• Given instruction:
The listing below should be copied in full, word for word.

• Material:
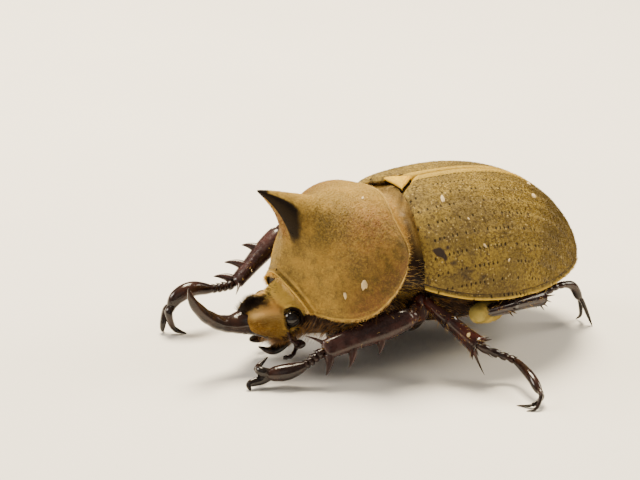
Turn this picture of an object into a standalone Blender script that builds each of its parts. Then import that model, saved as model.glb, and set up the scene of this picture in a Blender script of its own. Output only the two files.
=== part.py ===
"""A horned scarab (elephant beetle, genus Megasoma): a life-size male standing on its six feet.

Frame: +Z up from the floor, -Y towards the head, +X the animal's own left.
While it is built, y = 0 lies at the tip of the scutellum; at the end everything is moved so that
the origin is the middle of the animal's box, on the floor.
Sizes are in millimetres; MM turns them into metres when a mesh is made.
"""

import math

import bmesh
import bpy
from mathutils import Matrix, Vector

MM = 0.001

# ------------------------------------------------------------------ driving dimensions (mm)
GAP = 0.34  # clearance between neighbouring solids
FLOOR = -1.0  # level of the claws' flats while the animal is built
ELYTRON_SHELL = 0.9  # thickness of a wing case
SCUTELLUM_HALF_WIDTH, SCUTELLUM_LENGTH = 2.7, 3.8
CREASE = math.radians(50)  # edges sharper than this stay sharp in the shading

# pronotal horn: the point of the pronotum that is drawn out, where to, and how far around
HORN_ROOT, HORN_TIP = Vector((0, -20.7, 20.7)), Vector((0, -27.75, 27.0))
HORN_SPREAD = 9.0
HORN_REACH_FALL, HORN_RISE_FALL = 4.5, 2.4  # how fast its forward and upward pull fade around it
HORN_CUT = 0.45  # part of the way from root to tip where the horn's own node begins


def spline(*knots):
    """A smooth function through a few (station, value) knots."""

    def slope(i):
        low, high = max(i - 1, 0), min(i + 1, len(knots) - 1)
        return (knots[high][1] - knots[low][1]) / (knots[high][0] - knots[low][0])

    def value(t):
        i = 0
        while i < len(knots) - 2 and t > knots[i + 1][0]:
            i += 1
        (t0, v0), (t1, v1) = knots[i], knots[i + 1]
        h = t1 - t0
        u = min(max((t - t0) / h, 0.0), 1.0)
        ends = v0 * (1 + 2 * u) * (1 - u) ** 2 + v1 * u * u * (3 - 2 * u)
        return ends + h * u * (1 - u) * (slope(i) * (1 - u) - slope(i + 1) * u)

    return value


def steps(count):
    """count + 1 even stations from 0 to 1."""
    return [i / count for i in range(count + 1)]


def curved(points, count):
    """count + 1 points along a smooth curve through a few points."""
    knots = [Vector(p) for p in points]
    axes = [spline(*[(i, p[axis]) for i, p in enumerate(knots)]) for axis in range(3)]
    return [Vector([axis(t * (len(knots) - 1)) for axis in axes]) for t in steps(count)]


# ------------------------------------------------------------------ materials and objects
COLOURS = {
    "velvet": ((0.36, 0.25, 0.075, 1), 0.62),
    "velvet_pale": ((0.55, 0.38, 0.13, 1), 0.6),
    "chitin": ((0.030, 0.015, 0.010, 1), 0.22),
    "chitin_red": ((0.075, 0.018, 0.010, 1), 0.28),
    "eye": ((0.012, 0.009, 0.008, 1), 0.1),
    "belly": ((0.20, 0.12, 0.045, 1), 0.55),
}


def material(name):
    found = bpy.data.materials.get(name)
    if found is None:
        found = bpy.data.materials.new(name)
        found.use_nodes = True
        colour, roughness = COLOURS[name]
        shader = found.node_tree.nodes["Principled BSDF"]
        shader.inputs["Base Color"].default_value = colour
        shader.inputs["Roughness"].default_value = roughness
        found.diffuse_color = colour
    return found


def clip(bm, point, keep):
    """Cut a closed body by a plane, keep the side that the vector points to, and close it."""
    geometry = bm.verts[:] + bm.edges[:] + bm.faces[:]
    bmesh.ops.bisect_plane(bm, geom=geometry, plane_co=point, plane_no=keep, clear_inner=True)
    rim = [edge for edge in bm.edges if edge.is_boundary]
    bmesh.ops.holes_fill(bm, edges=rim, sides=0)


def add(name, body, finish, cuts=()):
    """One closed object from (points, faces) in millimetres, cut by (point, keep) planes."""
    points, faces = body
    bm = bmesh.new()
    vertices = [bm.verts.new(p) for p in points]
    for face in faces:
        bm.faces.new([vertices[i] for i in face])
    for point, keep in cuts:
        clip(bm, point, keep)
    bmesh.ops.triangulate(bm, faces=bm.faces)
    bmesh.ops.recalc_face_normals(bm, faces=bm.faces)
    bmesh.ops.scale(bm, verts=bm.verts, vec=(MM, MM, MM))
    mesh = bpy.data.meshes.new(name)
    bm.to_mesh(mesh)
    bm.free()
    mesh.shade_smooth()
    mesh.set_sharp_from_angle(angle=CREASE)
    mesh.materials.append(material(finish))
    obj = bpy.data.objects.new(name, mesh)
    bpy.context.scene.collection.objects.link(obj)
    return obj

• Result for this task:
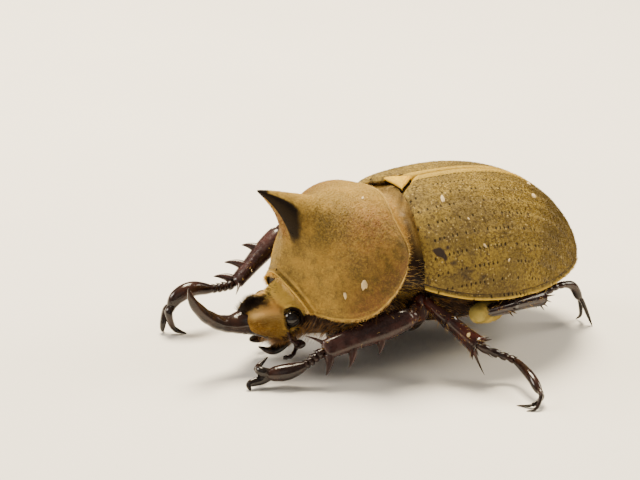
Turn this picture of an object into a standalone Blender script that builds each of its parts. Then import that model, saved as model.glb, and set up the scene of this picture in a Blender script of its own. Output only the two files.
=== part.py ===
"""A horned scarab (elephant beetle, genus Megasoma): a life-size male standing on its six feet.

Frame: +Z up from the floor, -Y towards the head, +X the animal's own left.
While it is built, y = 0 lies at the tip of the scutellum; at the end everything is moved so that
the origin is the middle of the animal's box, on the floor.
Sizes are in millimetres; MM turns them into metres when a mesh is made.
"""

import math

import bmesh
import bpy
from mathutils import Matrix, Vector

MM = 0.001

# ------------------------------------------------------------------ driving dimensions (mm)
GAP = 0.34  # clearance between neighbouring solids
FLOOR = -1.0  # level of the claws' flats while the animal is built
ELYTRON_SHELL = 0.9  # thickness of a wing case
SCUTELLUM_HALF_WIDTH, SCUTELLUM_LENGTH = 2.7, 3.8
CREASE = math.radians(50)  # edges sharper than this stay sharp in the shading

# pronotal horn: the point of the pronotum that is drawn out, where to, and how far around
HORN_ROOT, HORN_TIP = Vector((0, -20.7, 20.7)), Vector((0, -27.75, 27.0))
HORN_SPREAD = 9.0
HORN_REACH_FALL, HORN_RISE_FALL = 4.5, 2.4  # how fast its forward and upward pull fade around it
HORN_CUT = 0.45  # part of the way from root to tip where the horn's own node begins


def spline(*knots):
    """A smooth function through a few (station, value) knots."""

    def slope(i):
        low, high = max(i - 1, 0), min(i + 1, len(knots) - 1)
        return (knots[high][1] - knots[low][1]) / (knots[high][0] - knots[low][0])

    def value(t):
        i = 0
        while i < len(knots) - 2 and t > knots[i + 1][0]:
            i += 1
        (t0, v0), (t1, v1) = knots[i], knots[i + 1]
        h = t1 - t0
        u = min(max((t - t0) / h, 0.0), 1.0)
        ends = v0 * (1 + 2 * u) * (1 - u) ** 2 + v1 * u * u * (3 - 2 * u)
        return ends + h * u * (1 - u) * (slope(i) * (1 - u) - slope(i + 1) * u)

    return value


def steps(count):
    """count + 1 even stations from 0 to 1."""
    return [i / count for i in range(count + 1)]


def curved(points, count):
    """count + 1 points along a smooth curve through a few points."""
    knots = [Vector(p) for p in points]
    axes = [spline(*[(i, p[axis]) for i, p in enumerate(knots)]) for axis in range(3)]
    return [Vector([axis(t * (len(knots) - 1)) for axis in axes]) for t in steps(count)]


# ------------------------------------------------------------------ materials and objects
COLOURS = {
    "velvet": ((0.36, 0.25, 0.075, 1), 0.62),
    "velvet_pale": ((0.55, 0.38, 0.13, 1), 0.6),
    "chitin": ((0.030, 0.015, 0.010, 1), 0.22),
    "chitin_red": ((0.075, 0.018, 0.010, 1), 0.28),
    "eye": ((0.012, 0.009, 0.008, 1), 0.1),
    "belly": ((0.20, 0.12, 0.045, 1), 0.55),
}


def material(name):
    found = bpy.data.materials.get(name)
    if found is None:
        found = bpy.data.materials.new(name)
        found.use_nodes = True
        colour, roughness = COLOURS[name]
        shader = found.node_tree.nodes["Principled BSDF"]
        shader.inputs["Base Color"].default_value = colour
        shader.inputs["Roughness"].default_value = roughness
        found.diffuse_color = colour
    return found


def clip(bm, point, keep):
    """Cut a closed body by a plane, keep the side that the vector points to, and close it."""
    geometry = bm.verts[:] + bm.edges[:] + bm.faces[:]
    bmesh.ops.bisect_plane(bm, geom=geometry, plane_co=point, plane_no=keep, clear_inner=True)
    rim = [edge for edge in bm.edges if edge.is_boundary]
    bmesh.ops.holes_fill(bm, edges=rim, sides=0)


def add(name, body, finish, cuts=()):
    """One closed object from (points, faces) in millimetres, cut by (point, keep) planes."""
    points, faces = body
    bm = bmesh.new()
    vertices = [bm.verts.new(p) for p in points]
    for face in faces:
        bm.faces.new([vertices[i] for i in face])
    for point, keep in cuts:
        clip(bm, point, keep)
    bmesh.ops.triangulate(bm, faces=bm.faces)
    bmesh.ops.recalc_face_normals(bm, faces=bm.faces)
    bmesh.ops.scale(bm, verts=bm.verts, vec=(MM, MM, MM))
    mesh = bpy.data.meshes.new(name)
    bm.to_mesh(mesh)
    bm.free()
    mesh.shade_smooth()
    mesh.set_sharp_from_angle(angle=CREASE)
    mesh.materials.append(material(finish))
    obj = bpy.data.objects.new(name, mesh)
    bpy.context.scene.collection.objects.link(obj)
    return obj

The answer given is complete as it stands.